Title: TT2 Problem 2
Post by: Victor Ivrii on November 24, 2018, 04:28:29 AM
(a) Find the decomposition into power series at ${z=0}$ of $f(z)=(1-z)^{-\frac{1}{2}}$. What is the radius of convergence?

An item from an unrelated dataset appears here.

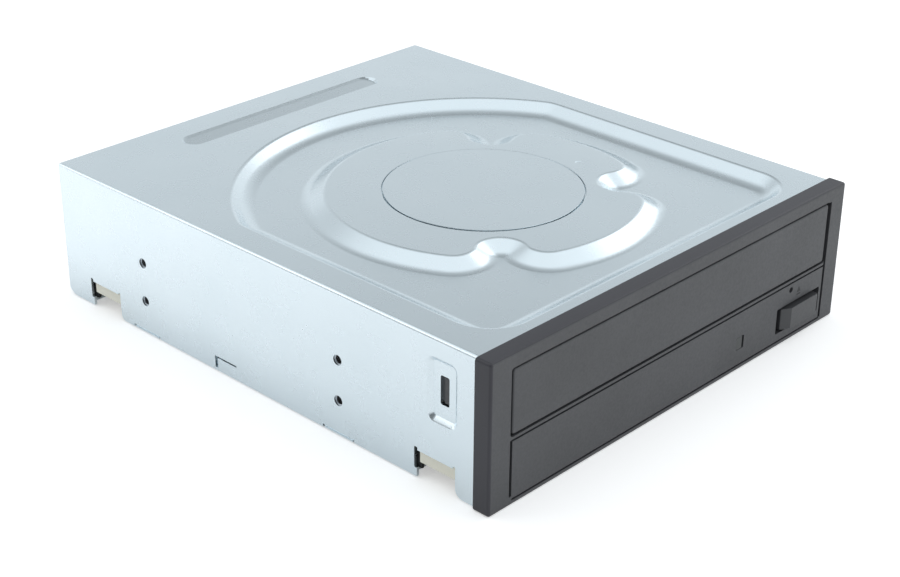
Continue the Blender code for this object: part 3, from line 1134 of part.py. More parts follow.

(b) Plugging in $z^2$ instead of $z$ and integrating, obtain a decomposition at $z=0$ of  $\arcsin (z)$.
Title: Re: TT2 Problem 2
Post by: ZhenDi Pan on November 24, 2018, 04:47:23 AM
For question a, we have
\begin{equation}
f(z)=(1-z)^{-1/2} \\
a_n = \frac{f^{(n)}(z_0)}{n!} =  \frac{f^{(n)}(0)}{n!}
\end{equation}
Then the $nth$ derivative of $f(z)$ can be derived as
\begin{equation}
f^\prime(z) = \frac{1}{2}(1-z)^{-3/2} \\
f''(z) = \frac{3}{4}(1-z)^{-5/2} \\
f'''(z) = \frac{15}{8} \times  (1-z)^{-7/2} \\
f''''(z) =\frac{105}{16} \times (1-z)^{-9/2}
\end{equation}
At $z=0$
\begin{equation}
f(0) = 1
f'(0) = \frac{1}{2} \\
f''(0) = \frac{3}{4} \\
f'''(0) = \frac{15}{8} \\
f''''(0) =  \frac{105}{16} \\
f^{(n)}(0) =  \frac{1 \times 3 \times \dots \times (2n-1)}{2^n} \\
a_n = \frac{1 \times 3 \times 5 \times \dots \times (2n-1)}{2^n n!}
\end{equation}
Thus we have the power series
\begin{equation}
f(z)= \sum_{n=0}^{\infty}\frac{f^{(n)}(0)}{n!}z^n = 1 + \frac{z}{2} + \frac{3z^2}{8}+ \dots
\end{equation}
The radius of convergence is
\begin{equation}
\frac{1}{R} = \lim_{n \to \infty} |\frac{a_{n+1}}{a_{n}}| \\
\frac{1}{R} = \lim_{n \to \infty} \mid \frac{f^{(n+1)}(0)}{(n+1)!} \times \frac{n!}{f^{(n)}(0)} \mid \\
\frac{1}{R} = \lim_{n \to \infty} \mid \frac{2n+1}{2(n+1)} \times \frac{1}{1} \mid \\
\frac{1}{R} = \lim_{n \to \infty} \mid \frac{2n+1}{2n+2} \mid = 1 \\
R = 1
\end{equation}

For question b, let
\begin{equation}
F(z) = \arcsin(z) \\
F'(z)=\frac{1}{\sqrt{1-z^2}} = (1-z^2)^{-1/2}
\end{equation}
Note that
\begin{equation}
f(z^2)=(1-z^2)^{-1/2} \Rightarrow F'(z)=f(z^2) \\
F(z) = \int f(z^2)
\end{equation}
Then
\begin{equation}
f(z^2) = \sum_{n=0}^{\infty}\frac{1\times 3 \times 5 \dots \times (2n-1)}{2^n n!}z^2n \\
F(z) = \int f(z^2) = \int \sum_{n=0}^{\infty}\frac{1\times 3 \times 5 \dots \times (2n+1)}{2^n n!}z^{2n} dz
F(z) = (\sum_{n=0}^{\infty}\frac{1\times 3 \times 5 \dots \times (2n-1)}{2^n n! \cdot (2n+1)}z^{2n+1}) +C
\end{equation}
Since $F(0) = 0 \Rightarrow C=0$
\begin{equation}
F(z) = \sum_{n=0}^{\infty}\frac{1\times 3 \times 5 \dots \times (2n+1)}{2^n n! \cdot (2n+!)}z^{2n+1}
\end{equation}
Title: Re: TT2 Problem 2
Post by: hanyu Qi on November 24, 2018, 05:33:36 PM
Can we use geometric series on f(z) and assume |z|<1, then we can write 1/√(1-z) directly into Laurent series.

How?

 However the series decomposition may be different but the radius of convergence is the same.

We are not looking for just radius. Basically this post was a flood. V.I.